- _Exercise details_
Pull out the lines from the line containing "crest_flat = rib_crest_width" through the line containing "# the camera, the", both lines included, and copy them exactly.
-- Start of Information supplied --
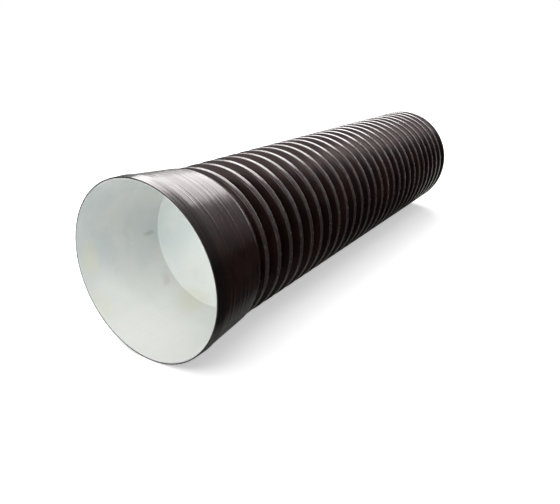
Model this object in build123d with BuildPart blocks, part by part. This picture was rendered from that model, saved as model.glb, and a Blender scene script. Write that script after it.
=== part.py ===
# Twin-wall drainage pipe used as the shaft of a well: a black corrugated wall outside,
# a smooth white liner inside, and a socket that flares at one end.
#
# Units are millimetres. The pipe's axis is X and Z is up. The origin is the centre of
# the plain end's face, and the socket opens towards -X.
# The two walls are welded to each other in every valley. Each rib is hollow.

import os
from math import atan2, degrees, radians, tan
from build123d import *

# Corrugated barrel
crest_diameter = 630.0      # over the ribs
rib_count = 27
rib_pitch = 81.4
rib_height = 37.0           # from the valley's outside to the crest
rib_base_width = 60.0
rib_crest_width = 25.0      # before its edges are rounded
crest_edge_radius = 9.0
plain_end_length = 10.6     # from the last rib's foot to the end face

# Walls
outer_wall_thickness = 3.0
liner_thickness = 2.6
rim_wall_thickness = 4.5    # the black wall is thicker at the rim

# Socket
socket_flare = 20.0         # how much further out the rim is than the seat, on the radius
collar_length = 46.0        # plain band behind the rim
collar_step = 2.4           # how far the band stands proud of the sleeve
sleeve_length = 256.0       # from the rim to the sleeve's back edge
sleeve_edge_radius = 5.0
seat_clearance = 1.5        # between the seat and another pipe's ribs, on the radius
seat_length = 24.0
shoulder_length = 100.0     # from the shoulder's corner to the bore
shoulder_blend_radius = 90.0  # rounds the corner between the seat and the shoulder
groove_length = 32.0        # from the sleeve to the first rib's foot

# Radii that follow from the sizes above
crest_radius = crest_diameter / 2
valley_radius = crest_radius - rib_height
liner_radius = valley_radius - outer_wall_thickness
bore_radius = liner_radius - liner_thickness
both_walls = outer_wall_thickness + liner_thickness
seat_radius = crest_radius + seat_clearance
sleeve_end_radius = seat_radius + both_walls
mouth_radius = sleeve_end_radius + socket_flare

# Places along the axis, counted back from the plain end
last_rib = -plain_end_length - rib_base_width / 2
first_rib = last_rib - (rib_count - 1) * rib_pitch
sleeve_end = first_rib - rib_base_width / 2 - groove_length
rim = sleeve_end - sleeve_length
collar_end = rim + collar_length
shoulder_corner = sleeve_end - outer_wall_thickness
bore_start = shoulder_corner + shoulder_length
rib_places = [first_rib + number * rib_pitch for number in range(rib_count)]

# Each rib is a trapezoid, and its hollow is the same form one wall further in
flank_angle = degrees(atan2(rib_height, (rib_base_width - rib_crest_width) / 2))
hollow_base_width = rib_base_width - 2 * outer_wall_thickness * tan(radians(flank_angle / 2))

# The shoulder is a cone, and the face between the two walls lies one liner outside it.
# The seat ends where the rounding of the shoulder's corner starts.
shoulder_angle = atan2(seat_radius - bore_radius, shoulder_length)
seat_end = shoulder_corner - shoulder_blend_radius * tan(shoulder_angle / 2)
seat_start = seat_end - seat_length
liner_bend = bore_start + liner_thickness * tan(shoulder_angle / 2)
valley_start = bore_start + both_walls * tan(shoulder_angle / 2)
liner_back_radius = sleeve_end_radius - outer_wall_thickness
liner_back = liner_bend - (liner_back_radius - liner_radius) / tan(shoulder_angle)

# The face between the two walls, as points of distance along the axis and radius
walls_meet = [
    (rim, mouth_radius - rim_wall_thickness),
    (liner_back, liner_back_radius),
    (liner_bend, liner_radius),
    (0.0, liner_radius),
]

# Black wall: the sleeve and the valleys are one band, and the ribs stand on it. The
# hollow of each rib and everything inside the face between the walls are taken away.
with BuildPart() as corrugated_wall:
    with BuildSketch(Plane.XZ) as wall_section:
        with BuildLine():
            Polyline(
                (rim, 0.0),
                (rim, mouth_radius),
                (collar_end, mouth_radius),
                (collar_end + collar_step, mouth_radius - collar_step),
                (sleeve_end, sleeve_end_radius),
                (valley_start, valley_radius),
                (0.0, valley_radius),
                (0.0, 0.0),
                close=True,
            )
        make_face()
        back_edge = wall_section.vertices().sort_by_distance((sleeve_end, sleeve_end_radius))
        fillet(back_edge[0], sleeve_edge_radius)
        with Locations(*[(place, valley_radius) for place in rib_places]):
            Trapezoid(
                rib_base_width,
                rib_height,
                flank_angle,
                align=(Align.CENTER, Align.MIN),
            )
        crest_corners = wall_section.vertices().filter_by(
            lambda corner: abs(corner.Y - crest_radius) < 0.01
        )
        fillet(crest_corners, crest_edge_radius)
        with Locations(*[(place, liner_radius) for place in rib_places]):
            Trapezoid(
                hollow_base_width,
                rib_height,
                flank_angle,
                align=(Align.CENTER, Align.MIN),
                mode=Mode.SUBTRACT,
            )
        with BuildLine():
            Polyline((rim, 0.0), *walls_meet, (0.0, 0.0), close=True)
        make_face(mode=Mode.SUBTRACT)
    revolve(axis=Axis.X)

# White liner: one smooth tube that follows the sleeve, the shoulder and the bore
with BuildPart() as smooth_liner:
    with BuildSketch(Plane.XZ) as liner_section:
        with BuildLine():
            Polyline(
                *walls_meet,
                (0.0, bore_radius),
                (bore_start, bore_radius),
                (shoulder_corner, seat_radius),
                (seat_start, seat_radius),
                (rim, mouth_radius - rim_wall_thickness - liner_thickness),
                close=True,
            )
        make_face()
        seat_corner = liner_section.vertices().sort_by_distance((shoulder_corner, seat_radius))
        fillet(seat_corner[0], shoulder_blend_radius)
    revolve(axis=Axis.X)

corrugated_wall.part.label = "corrugated_wall"
smooth_liner.part.label = "smooth_liner"

os.makedirs("parts", exist_ok=True)
export_step(corrugated_wall.part, "parts/corrugated_wall.step")
export_step(smooth_liner.part, "parts/smooth_liner.step")

crest_flat = rib_crest_width - 2 * crest_edge_radius * tan(radians(flank_angle) / 2)
print("total length", round(-rim, 2), "diameter at the rim", round(2 * mouth_radius, 2))
print("bore radius", round(bore_radius, 2), "length", round(-bore_start, 2))
print("seat radius", seat_radius, "from", round(seat_start, 2), "to", round(seat_end, 2))
print("flat on each crest", round(crest_flat, 2))
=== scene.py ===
# %% [markdown]
# # A twin-wall drainage pipe, black outside and white inside
#
# The pipe is the shaft of a drainage well. It lies on its side with its socket towards
# us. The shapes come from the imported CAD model, in metres: X runs along the pipe, from
# the rim of the socket at about -2.5 to the plain end at 0, and Z is up. This file adds
# the camera, the light, the finishes, and the fine relief that a mould leaves.

# %% Load the frame
import math

import bmesh
import bpy
from mathutils import Matrix, Vector
from mathutils.bvhtree import BVHTree


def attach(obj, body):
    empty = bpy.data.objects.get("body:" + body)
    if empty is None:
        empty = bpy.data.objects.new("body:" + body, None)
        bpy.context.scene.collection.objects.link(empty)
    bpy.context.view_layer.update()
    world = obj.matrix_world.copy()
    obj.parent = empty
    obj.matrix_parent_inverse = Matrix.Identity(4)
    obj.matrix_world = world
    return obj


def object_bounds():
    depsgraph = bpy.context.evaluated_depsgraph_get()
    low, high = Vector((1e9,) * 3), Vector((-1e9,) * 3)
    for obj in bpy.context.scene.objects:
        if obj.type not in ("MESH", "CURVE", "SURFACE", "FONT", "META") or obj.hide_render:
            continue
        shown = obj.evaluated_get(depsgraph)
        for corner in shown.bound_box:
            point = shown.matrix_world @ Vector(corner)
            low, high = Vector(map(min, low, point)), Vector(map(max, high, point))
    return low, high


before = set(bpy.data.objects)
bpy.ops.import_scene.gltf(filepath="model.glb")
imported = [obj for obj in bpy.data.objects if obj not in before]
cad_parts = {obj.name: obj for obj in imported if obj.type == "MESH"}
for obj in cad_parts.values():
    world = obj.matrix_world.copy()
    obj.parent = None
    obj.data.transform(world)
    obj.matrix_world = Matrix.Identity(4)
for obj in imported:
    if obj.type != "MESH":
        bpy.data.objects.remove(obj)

cad_box = [list(corner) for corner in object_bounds()]
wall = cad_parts["corrugated_wall"]
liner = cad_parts["smooth_liner"]
rim_x = cad_box[0][0]
rim_radius = cad_box[1][2]
print("CAD box", cad_box)

# %% [markdown]
# ## Camera
#
# The camera stands a little above the pipe, in front of the socket and to one side of
# it. Its place and lens come from measurements of the mouth and of the two long
# outlines. A camera in Blender looks along its own -Z, so its three axes are built from
# the two turns, sideways and down.

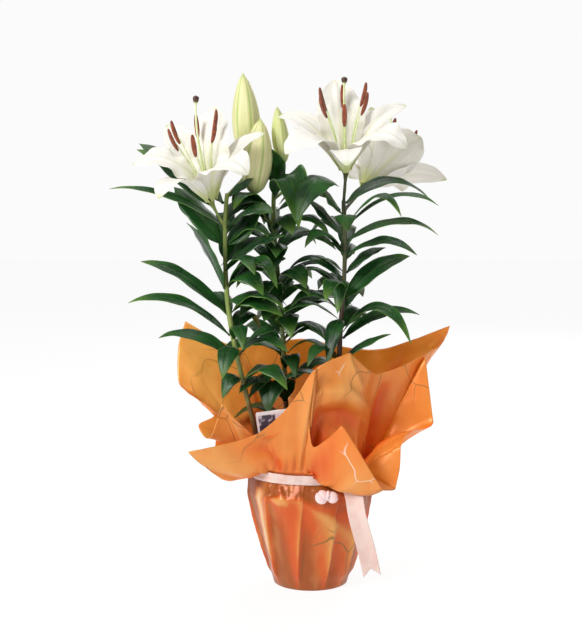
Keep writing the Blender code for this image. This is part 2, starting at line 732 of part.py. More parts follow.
def build_bud(shop, bud):
    """Three tepals closed over three: a long drop with six soft ribs, blunt at the foot."""
    foot = Vector(bud.foot) + Vector((0, 0, SOIL_LEVEL))
    tip = Vector(bud.tip) + Vector((0, 0, SOIL_LEVEL))
    aim = (tip - foot).normalized()
    length = (tip - foot).length
    bm = bmesh.new()
    bmesh.ops.create_uvsphere(bm, u_segments=12, v_segments=11, radius=1.0)
    for vert in bm.verts:
        along = math.acos(max(-1.0, min(1.0, -vert.co.z))) / math.pi
        turn = math.atan2(vert.co.y, vert.co.x)
        rib = 1 + BUD_RIB * math.cos(6 * turn)
        outline = 0.25 * math.sin(math.pi * along) ** 0.5 + 0.75 * lance(along, 0.42, 0.9)
        wide = 0.0 if at_pole(along) else bud.width / 2 * rib * outline
        vert.co = (wide * math.cos(turn), wide * math.sin(turn), along * length)
    turn = aim.to_track_quat("Z", "Y").to_matrix().to_4x4()
    bmesh.ops.transform(bm, verts=bm.verts, matrix=Matrix.Translation(foot) @ turn)
    shop.add_bmesh(bud.name, bm, "bud_cream")


def sheet_radius(layer, level):
    """The outer radius of a film layer round the pot and its tie, layer 0 inside and layer 1 outside."""
    off = FILM_THICKNESS + SHEET_PLAY + layer * (FILM_THICKNESS + SHEET_PLAY)
    shoulder = POT_FLOOR + POT_HEIGHT - POT_LIP_HEIGHT
    if level >= RIM_LEVEL + off:
        return POT_RIM_RADIUS + off - TIE_TUCK
    if level >= shoulder:
        return POT_RIM_RADIUS + off
    share = level / shoulder
    return POT_BASE_RADIUS + off + (POT_RIM_RADIUS - POT_BASE_RADIUS) * share


def rim_point(ray, layer):
    reach = sheet_radius(layer, FLARE_LEVEL) + ray.spread
    return heading(ray.azimuth) * reach + Vector((0, 0, FLARE_LEVEL + ray.rise))


def rim_at(rays, layer, degrees):
    """The sheet's edge, straight between its listed corners, and the arch there."""
    closed = [*rays, replace(rays[0], tie_angle=rays[0].tie_angle + 360)]
    if degrees < closed[0].tie_angle:
        degrees += 360
    for here, there in zip(closed, closed[1:]):
        if here.tie_angle <= degrees <= there.tie_angle:
            t = (degrees - here.tie_angle) / (there.tie_angle - here.tie_angle)
            edge = rim_point(here, layer).lerp(rim_point(there, layer), t)
            return edge, here.arch + (there.arch - here.arch) * t
    raise ValueError(f"no ray covers {degrees} degrees")


def build_wrap(shop, name, layer, rays):
    """A square of film laid under the pot, drawn up round it, tied, and flaring open above the tie."""
    foot = (1 - layer) * (FILM_THICKNESS + TOUCH_GAP)
    shoulder = POT_FLOOR + POT_HEIGHT - POT_LIP_HEIGHT
    tapered = [shoulder / 3, shoulder * 2 / 3, shoulder]
    levels = [*tapered, RIM_LEVEL - RIM_FOLD, RIM_LEVEL + 4 * RIM_FOLD, FLARE_LEVEL]
    bm = bmesh.new()
    column = bm.verts.layers.int.new("column")
    bmesh.ops.create_circle(bm, cap_ends=True, cap_tris=True, segments=COLUMNS, radius=POT_BASE_RADIUS / 2)
    bmesh.ops.translate(bm, verts=bm.verts, vec=(0, 0, foot))
    edges = [edge for edge in bm.edges if edge.is_boundary]
    for vert in bm.verts:
        vert[column] = round(math.degrees(math.atan2(vert.co.y, vert.co.x)) * COLUMNS / 360) % COLUMNS

    def grow(edges, place):
        """Draws a new ring of the sheet out of the last one, each column's point at its place."""
        made = bmesh.ops.extrude_edge_only(bm, edges=edges)["geom"]
        for vert in (item for item in made if isinstance(item, bmesh.types.BMVert)):
            vert.co = place(vert[column] * 360 / COLUMNS)
        return [item for item in made if isinstance(item, bmesh.types.BMEdge)]

    def upright(level, radius):
        return lambda degrees: heading(degrees) * radius + Vector((0, 0, level))

    def flared(share):
        def place(degrees):
            edge, arch = rim_at(rays, layer, degrees)
            start = upright(FLARE_LEVEL, sheet_radius(layer, FLARE_LEVEL))(degrees)
            return start.lerp(edge, share) + Vector((0, 0, 4 * arch * share * (1 - share)))

        return place

    edges = grow(edges, upright(foot, sheet_radius(layer, 0.0) - FILM_THICKNESS))
    for level in levels:
        edges = grow(edges, upright(level, sheet_radius(layer, level)))
    for share in FLARE_SHARES:
        edges = grow(edges, flared(share))
    bmesh.ops.recalc_face_normals(bm, faces=bm.faces)
    underside = min(bm.faces, key=lambda face: face.calc_center_median().xy.length)
    if underside.normal.z > 0:
        bmesh.ops.reverse_faces(bm, faces=bm.faces)
    sheet = shop.add_bmesh(name, bm, "film")
    shell = sheet.modifiers.new("film", "SOLIDIFY")
    shell.thickness = FILM_THICKNESS
    shell.offset = -1.0


def band_radius():
    """The ribbon band's inner radius, over both film layers at the tie."""
    return sheet_radius(1, FLARE_LEVEL) + TIE_TUCK + TOUCH_GAP


def build_band(shop):
    inner = band_radius()
    outer = inner + BAND_THICKNESS
    low = BAND_TOP - BAND_WIDTH
    profile = [(inner, BAND_TOP), (outer, BAND_TOP), (outer, low), (inner, low), (inner, BAND_TOP)]
    turned(shop, "ribbon_band", profile, "ribbon", COLUMNS)


def knot_place():
    """The knot's centre, against the front of the band, a little right of the middle."""
    reach = band_radius() + BAND_THICKNESS + TOUCH_GAP + KNOT_SIZE[1] / 2
    return heading(KNOT_HEADING) * reach + Vector((0, 0, TIE_LEVEL - KNOT_DROP))


def build_knot(shop):
    bm = bmesh.new()
    bmesh.ops.create_uvsphere(bm, u_segments=12, v_segments=8, radius=0.5)
    for vert in bm.verts:
        waist = 1 - KNOT_WAIST * math.exp(-((vert.co.x / KNOT_WAIST) ** 2))
        vert.co.y *= waist
        vert.co.z *= waist
    bmesh.ops.scale(bm, verts=bm.verts, vec=KNOT_SIZE)
    turn = Matrix.Rotation(math.radians(KNOT_HEADING - 270), 4, "Z")
    bmesh.ops.transform(bm, verts=bm.verts, matrix=Matrix.Translation(knot_place()) @ turn)
    shop.add_bmesh("ribbon_knot", bm, "ribbon")


def build_tail(shop):
    """One cut end of the ribbon, hanging from the knot down to the right, with a V notch."""
    start = knot_place() + Vector((KNOT_SIZE[0] / 2 + TOUCH_GAP, -0.002, -KNOT_SIZE[2] * 0.2))
    down = Vector(TAIL_DOWN).normalized()
    across = Vector(TAIL_ACROSS).normalized()
    bow = down.cross(across).normalized()
    bm = bmesh.new()
    bmesh.ops.create_grid(bm, x_segments=2, y_segments=12, size=0.5)
    for vert in bm.verts:
        side = vert.co.x
        along = 0.5 - vert.co.y
        spread = min(1.0, along * TAIL_SPREAD)
        notch = 0.0 if vert.co.y > -0.5 else TAIL_NOTCH * (1 - 2 * abs(side))
        width = RIBBON_WIDTH * (TAIL_PINCH + (1 - TAIL_PINCH) * spread)
        lead = RIBBON_WIDTH * spread / 5
        vert.co = (
            start + down * (along * TAIL_LENGTH - notch) + across * (side * width + lead)
            - bow * TAIL_SWAY * math.sin(math.pi * along)
        )
    bmesh.ops.recalc_face_normals(bm, faces=bm.faces)
    tail = shop.add_bmesh("ribbon_tail", bm, "ribbon")
    shell = tail.modifiers.new("ribbon", "SOLIDIFY")
    shell.thickness = RIBBON_THICKNESS
    shell.offset = 0.0


def main():
    clear_scene()
    shop = Workshop()
    build_pot(shop)
    build_soil(shop)
    card_block(shop, "label_card")
    for stem in STEM_COURSES:
        build_bulb(shop, stem)
        build_stem(shop, stem)
    for leaf in LEAVES:
        build_leaf(shop, leaf)
    for flower in FLOWERS:
        for index, tepal in enumerate(flower.tepals):
            build_tepal(shop, flower, index, tepal)
        build_stamens(shop, flower)
        build_pistil(shop, flower)
    for bud in BUDS:
        build_bud(shop, bud)
    build_wrap(shop, "wrap_inner", 0, INNER_RAYS)
    build_wrap(shop, "wrap_outer", 1, OUTER_RAYS)
    build_band(shop)
    build_knot(shop)
    build_tail(shop)


main()
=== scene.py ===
"""The looks of a potted lily wrapped in orange film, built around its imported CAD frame. Metres, +Z up."""

import logging
import math
import random
from collections.abc import Callable, Sequence
from dataclasses import dataclass, field
from enum import Enum

import bmesh
import bpy
from mathutils import Matrix, Vector, noise
from mathutils.bvhtree import BVHTree


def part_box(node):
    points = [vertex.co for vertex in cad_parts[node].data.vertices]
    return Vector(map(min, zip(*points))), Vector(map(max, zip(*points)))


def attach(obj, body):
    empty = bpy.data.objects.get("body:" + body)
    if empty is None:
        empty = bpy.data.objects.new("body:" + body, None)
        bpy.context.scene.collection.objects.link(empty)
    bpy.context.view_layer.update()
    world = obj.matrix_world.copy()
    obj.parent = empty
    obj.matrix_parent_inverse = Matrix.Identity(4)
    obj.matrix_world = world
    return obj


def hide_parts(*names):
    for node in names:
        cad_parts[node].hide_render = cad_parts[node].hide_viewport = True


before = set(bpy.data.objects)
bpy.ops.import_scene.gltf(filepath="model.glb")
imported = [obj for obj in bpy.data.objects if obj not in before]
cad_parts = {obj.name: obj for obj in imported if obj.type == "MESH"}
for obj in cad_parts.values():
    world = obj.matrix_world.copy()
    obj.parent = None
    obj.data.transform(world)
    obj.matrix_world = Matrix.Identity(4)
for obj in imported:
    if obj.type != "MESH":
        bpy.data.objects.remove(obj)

log = logging.getLogger("potted_lily")

MERGE = 1e-5
FILM_GAP = 0.0003
WELD = 1e-6
Triple = tuple[float, float, float]
Colour = Triple
Point = Vector | float
Mesh = bmesh.types.BMesh
Material = bpy.types.Material
Piece = bpy.types.Object
Socket = bpy.types.NodeSocket
Value = Socket | float


class Slot(Enum):
    """The record's material slots."""

    POT = "pot_plastic"
    SOIL = "potting_soil"
    BULB = "bulb_scales"
    CARD = "card"
    FILM = "film"
    RIBBON = "ribbon"
    STEM = "stem_green"
    LEAF = "leaf_green"
    PETAL = "petal_white"
    BUD = "bud_cream"
    PISTIL = "pistil_green"
    ANTHER = "anther_rust"


class Whorl(Enum):
    """The two rings of three tepals in a lily flower."""

    OUTER = "outer"
    INNER = "inner"


# ---------------- small geometry


def heading(degrees: float) -> Vector:
    """Returns the level unit vector at this angle from +X towards +Y."""
    turn = math.radians(degrees)
    return Vector((math.cos(turn), math.sin(turn), 0.0))


def clamp(value: float, low: float = 0.0, high: float = 1.0) -> float:
    """Returns the value held between low and high."""
    return max(low, min(high, value))


def ease(value: float, start: float, end: float) -> float:
    """Returns 0 before start, 1 after end and a smooth rise between them."""
    t = clamp((value - start) / (end - start))
    return t * t * (3 - 2 * t)


def hermite(before: Point, start: Point, end: Point, after: Point, t: float) -> Point:
    """Returns the point at t on the smooth curve from start to end, given both neighbours.

    Args:
        before: The value before the start.
        start: The value at 0.
        end: The value at 1.
        after: The value after the end.
        t: The share of the way from start to end.

    Returns:
        The value there.
    """
    return 0.5 * (
        2 * start
        + (end - before) * t
        + (2 * before - 5 * start + 4 * end - after) * t**2
        + (3 * start - before - 3 * end + after) * t**3
    )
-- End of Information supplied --
- _Answer for this exercise_
crest_flat = rib_crest_width - 2 * crest_edge_radius * tan(radians(flank_angle) / 2)
print("total length", round(-rim, 2), "diameter at the rim", round(2 * mouth_radius, 2))
print("bore radius", round(bore_radius, 2), "length", round(-bore_start, 2))
print("seat radius", seat_radius, "from", round(seat_start, 2), "to", round(seat_end, 2))
print("flat on each crest", round(crest_flat, 2))
=== scene.py ===
# %% [markdown]
# # A twin-wall drainage pipe, black outside and white inside
#
# The pipe is the shaft of a drainage well. It lies on its side with its socket towards
# us. The shapes come from the imported CAD model, in metres: X runs along the pipe, from
# the rim of the socket at about -2.5 to the plain end at 0, and Z is up. This file adds
# the camera, the light, the finishes, and the fine relief that a mould leaves.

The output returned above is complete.